By taking the reader through each stage of Fortunato's descent through the vault, Poe builds suspense. There are clues that Montresor is bent on his friend's destruction, such as when he tells Fortunato that the Montresor family crest is one in which "the foot crushes a serpent rampant whose fangs are imbedded in the heel." This symbolizes Montresor's eventual murder of his friend. Montresor then takes Fortunato to part of the crypt where "the walls had been lined with human remains," another sign that death is coming before Montresor finally buries the drunken Fortunato in the crypt forever.


Unlike "The Cask of Amontillado," the suspense in "Sonny's Blues" is on a psychological level. The narrator wonders why his brother has been arrested for selling heroin. The story begins, "I read about it in the paper, in the subway, on my way to work. I read it, and I couldn't believe it, and I read it again." The story uses flashbacks to help the narrator--and the reader--understand how Sonny has gotten to this point.


The narrator begins to remember the past. He thinks:






"This was because I had begun, finally, to wonder about Sonny, about the life that Sonny lived inside. This life, whatever it was, had made him older and thinner and it had deepened the distant stillness in which he had always moved."



Sonny's deeper psychological motivations are a mystery to his brother until the narrator goes further and further back into time and into his family's history. The narrator realizes that Sonny and his father never got along; he says, "the principal reason that they never hit it off is that they were so much alike." The narrator also realizes that he has been dismissive towards his brother's dreams.
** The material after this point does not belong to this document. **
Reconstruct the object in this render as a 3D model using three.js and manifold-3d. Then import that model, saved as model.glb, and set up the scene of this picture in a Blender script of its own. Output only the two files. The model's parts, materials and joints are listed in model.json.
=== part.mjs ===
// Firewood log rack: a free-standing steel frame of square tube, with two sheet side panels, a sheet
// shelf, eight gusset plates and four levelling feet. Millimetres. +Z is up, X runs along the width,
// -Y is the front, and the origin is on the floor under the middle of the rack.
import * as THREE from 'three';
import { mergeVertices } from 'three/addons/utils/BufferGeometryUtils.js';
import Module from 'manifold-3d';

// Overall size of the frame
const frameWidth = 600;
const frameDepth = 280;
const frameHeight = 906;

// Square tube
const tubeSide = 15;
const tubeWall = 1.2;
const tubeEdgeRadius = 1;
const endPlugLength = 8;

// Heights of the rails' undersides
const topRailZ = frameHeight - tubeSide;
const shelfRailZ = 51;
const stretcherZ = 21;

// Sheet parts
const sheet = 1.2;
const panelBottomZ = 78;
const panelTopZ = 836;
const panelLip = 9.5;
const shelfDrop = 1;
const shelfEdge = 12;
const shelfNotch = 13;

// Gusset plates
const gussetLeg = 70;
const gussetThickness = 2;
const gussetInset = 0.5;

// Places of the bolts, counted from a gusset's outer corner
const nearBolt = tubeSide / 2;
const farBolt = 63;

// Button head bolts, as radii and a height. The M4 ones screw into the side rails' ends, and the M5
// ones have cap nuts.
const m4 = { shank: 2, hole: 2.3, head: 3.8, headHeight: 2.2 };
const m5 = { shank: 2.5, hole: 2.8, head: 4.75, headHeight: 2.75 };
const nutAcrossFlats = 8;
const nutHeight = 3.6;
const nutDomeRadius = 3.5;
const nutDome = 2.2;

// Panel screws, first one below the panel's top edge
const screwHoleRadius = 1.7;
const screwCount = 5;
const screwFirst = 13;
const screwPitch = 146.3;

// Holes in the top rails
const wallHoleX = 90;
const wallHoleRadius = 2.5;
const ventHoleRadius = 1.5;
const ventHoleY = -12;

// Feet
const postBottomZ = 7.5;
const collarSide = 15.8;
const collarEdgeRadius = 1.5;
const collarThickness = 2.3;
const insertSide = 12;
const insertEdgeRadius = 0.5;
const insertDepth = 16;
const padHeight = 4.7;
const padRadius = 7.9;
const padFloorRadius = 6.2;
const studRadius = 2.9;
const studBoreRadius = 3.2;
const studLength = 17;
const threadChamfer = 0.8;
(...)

When Sonny tells him that he wants to be a musician, the narrator thinks, "I simply couldn't see why on earth he'd want to spend his time hanging around nightclubs, clowning around on bandstands, while people pushed each other around a dance floor." It is only at the end of the story, as the narrator sees Sonny playing music, that the narrator understands his brother's struggles. This form of flashback narration works because the narrator needs to go back in time, to mine his brother's past, to understand what makes his brother tick and why his brother has suffered so much. Presenting the events of the story in a chronological way would not achieve the effect of going back in time to understand the present.